> _DATA SECTION_

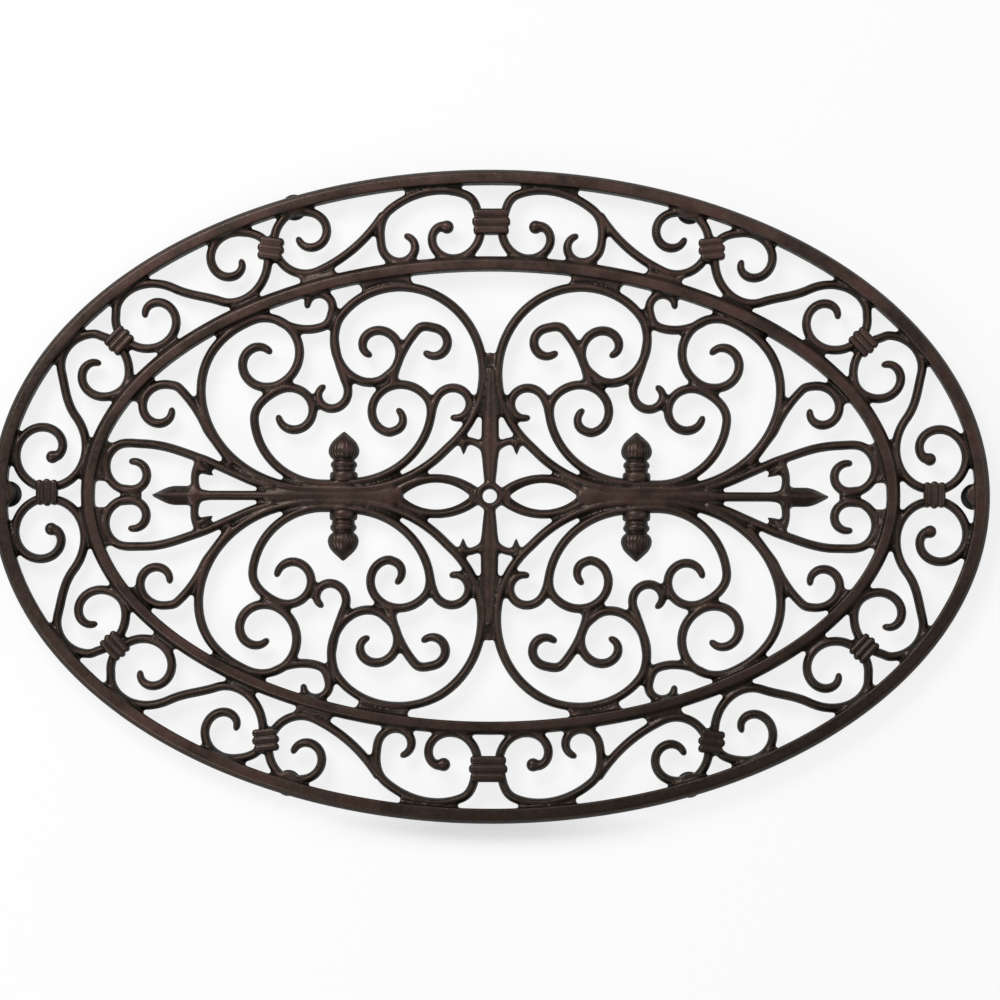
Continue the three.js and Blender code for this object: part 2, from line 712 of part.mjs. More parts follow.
const crowns = inAllQuarters(joinAll(crownCutters));
const ends = inAllQuarters(end.cutter);
const rosette = joinAll([hub(), stem(1), stem(-1), ...everyPetal(0)]);
const bore = disc(0, 0, HUB_BORE_RADIUS, 0, CUTTER_TOP, HUB_SIDES);
add("centre_rosette", cutAll(rosette.subtract(bore), crowns));
const besideSpear = [...ends, ...everyPetal(SEAM)];
add("spear_right", cutAll(spear(1), besideSpear));
add("spear_left", cutAll(spear(-1), besideSpear));
for (const [where, place] of FEET) add("rubber_foot_" + where, rubberFoot(place), RUBBER);

const doorMat = new THREE.Group();
for (const { name, solid, material } of members) {
  const mesh = new THREE.Mesh(geometryOf(solid), material);
  mesh.name = name;
  doorMat.add(mesh);
}

export default doorMat;
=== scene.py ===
"""Oval cast iron door mat, finished as one antiqued casting on six rubber feet."""

from math import atan2, cos, hypot, pi, radians, sin, sqrt

import bmesh
import bpy
import numpy as np
from bpy.props import FloatProperty, FloatVectorProperty, IntProperty, PointerProperty
from mathutils import Matrix, Vector
from mathutils.kdtree import KDTree


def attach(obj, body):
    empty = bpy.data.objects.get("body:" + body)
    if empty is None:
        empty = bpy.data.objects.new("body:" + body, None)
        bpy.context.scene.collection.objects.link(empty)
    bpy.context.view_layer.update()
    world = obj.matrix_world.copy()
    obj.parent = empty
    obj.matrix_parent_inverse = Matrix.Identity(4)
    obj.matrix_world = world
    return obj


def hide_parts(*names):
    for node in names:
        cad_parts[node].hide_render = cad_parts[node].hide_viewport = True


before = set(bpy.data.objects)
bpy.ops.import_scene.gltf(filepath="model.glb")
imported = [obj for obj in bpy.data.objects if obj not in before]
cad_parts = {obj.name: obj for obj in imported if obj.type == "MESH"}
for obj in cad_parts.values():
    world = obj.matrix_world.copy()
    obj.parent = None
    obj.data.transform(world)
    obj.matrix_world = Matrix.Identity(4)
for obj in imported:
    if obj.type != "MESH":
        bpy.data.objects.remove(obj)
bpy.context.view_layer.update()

bl_info = {
    "name": "Cast iron door mat",
    "version": (1, 0, 0),
    "blender": (4, 5, 0),
    "location": "View3D > Sidebar > Door Mat",
    "description": "Builds an oval scrollwork door mat from bars, rims, collars, finials and feet",
    "category": "Add Mesh",
}

BODY = "root"
MM = 0.001
QUARTERS = (("upper_right", 1, 1), ("upper_left", -1, 1), ("lower_left", -1, -1), ("lower_right", 1, -1))


# Properties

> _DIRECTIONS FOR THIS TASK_
Solely the line containing "const doorMat = new THREE.Group();", the line containing "bpy.context.scene.collection.objects.link(empty)", and the lines between them are to be given again, exactly as written.

> _FINAL RESULT_
const doorMat = new THREE.Group();
for (const { name, solid, material } of members) {
  const mesh = new THREE.Mesh(geometryOf(solid), material);
  mesh.name = name;
  doorMat.add(mesh);
}

export default doorMat;
=== scene.py ===
"""Oval cast iron door mat, finished as one antiqued casting on six rubber feet."""

from math import atan2, cos, hypot, pi, radians, sin, sqrt

import bmesh
import bpy
import numpy as np
from bpy.props import FloatProperty, FloatVectorProperty, IntProperty, PointerProperty
from mathutils import Matrix, Vector
from mathutils.kdtree import KDTree


def attach(obj, body):
    empty = bpy.data.objects.get("body:" + body)
    if empty is None:
        empty = bpy.data.objects.new("body:" + body, None)
        bpy.context.scene.collection.objects.link(empty)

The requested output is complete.